In any case, since we’re talking of study time, the aggregate numbers for this fifth term prove that I have, indeed, and willy-nilly, mastered it with considerably less time investment than all previous ones since the idyllic first. All in all, discounting those things just discussed, but counting my Scala and functional programming studies for the seminar paper in the summer break, I logged 372 hours outside lectures over the course of the term. That’s really an all-time low, seeing how I did 523 hours in the shocking second term, 478 in the third, and an insane 672 in the fourth. Well, there’s only so much time, and I was working two days a week. It still comes down to nearly 25 hours per week over the 15 term weeks, and that on top of the lectures themselves and 16 hours at work. Well, to look at it another way, over those 15 weeks the working hours added up to 240 hours. Add that to the 372, and we’re back at over 600 hours I did outside lectures–studying and working. So the fifth term was indeed the most crazy term ever.

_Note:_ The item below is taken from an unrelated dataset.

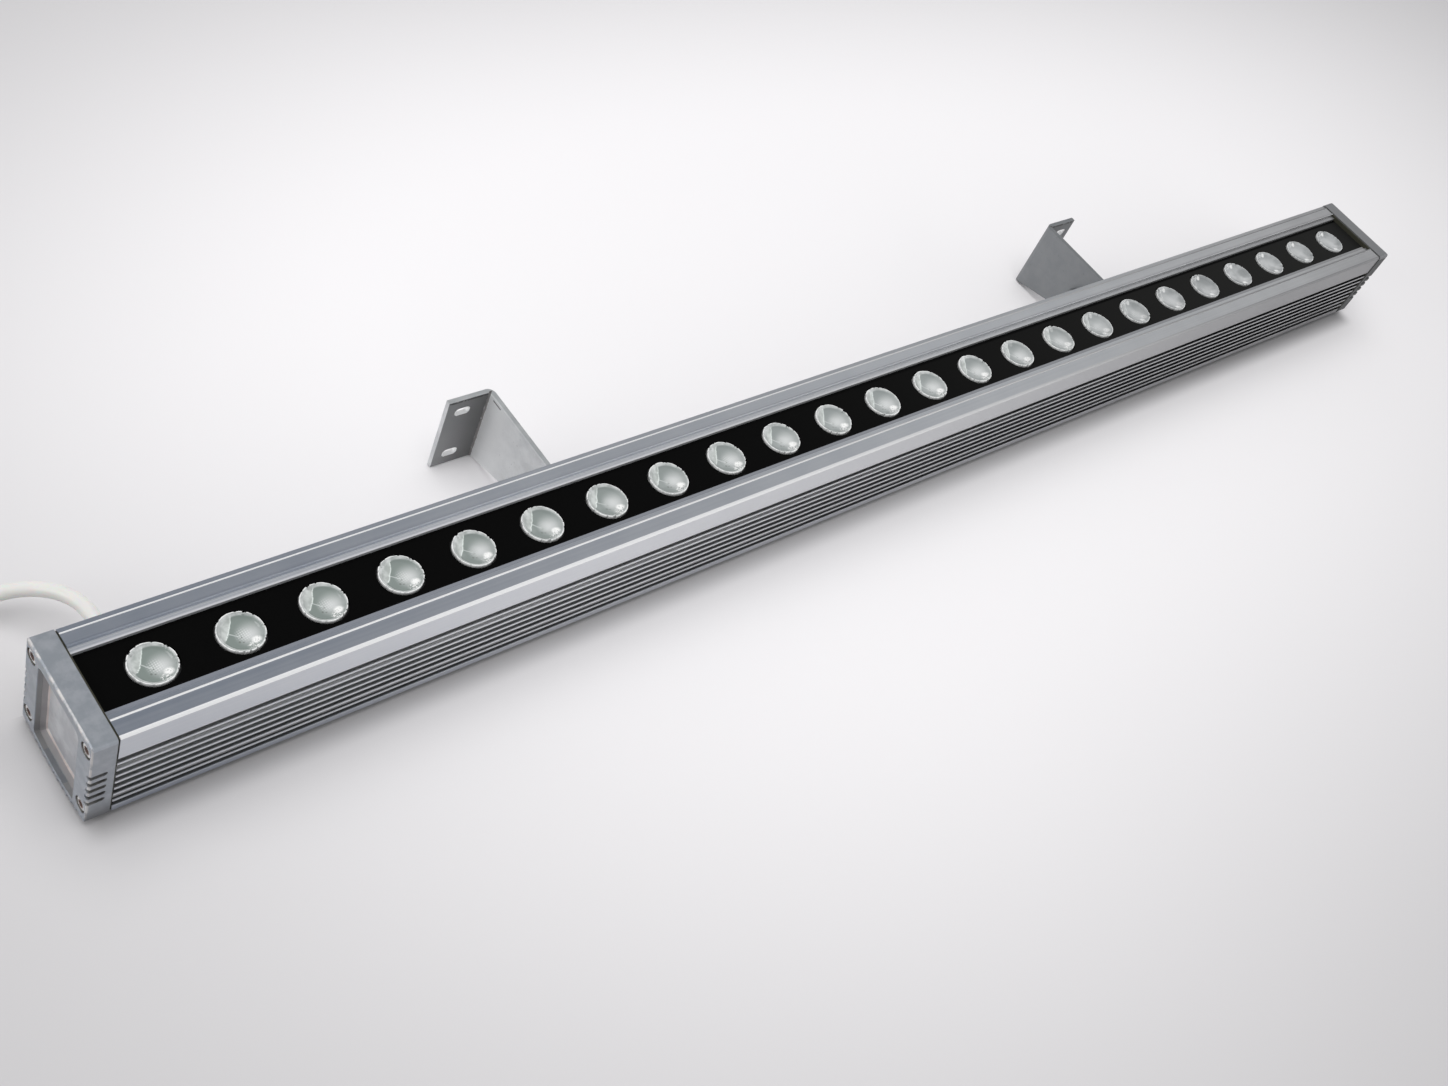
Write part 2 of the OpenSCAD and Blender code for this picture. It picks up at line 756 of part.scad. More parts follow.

Of those 372 hours, 150, or just over 40 per cent, were for architecture–for those over-the-top practicum assignments and for memorizing about 600 flash cards. 130, or 35 per cent, were spent on distributed systems–basically all of that on that container nightmare. The “compulsory choice” module on process mining was a distant third with 47 hours, or 12.5 per cent, for the single presentation in the last practicum, and for reviewing the video courses over New Year’s. Preparing the seminar paper needed 37 hours, or close to 10 per cent. 4 hours each went into the project (once or twice, in the first two weeks, I did something for that outside that six hours we were there anyway) and in some administrative tasks for the upcoming bachelor thesis.
So yes, it was all only possible because the process mining practicum was extremely relaxed and we effectively had only two full-scale lectures. On the other hand, it could all have been an awful lot less painful if the practica for those two lectures had not gotten so absurdly out of hand.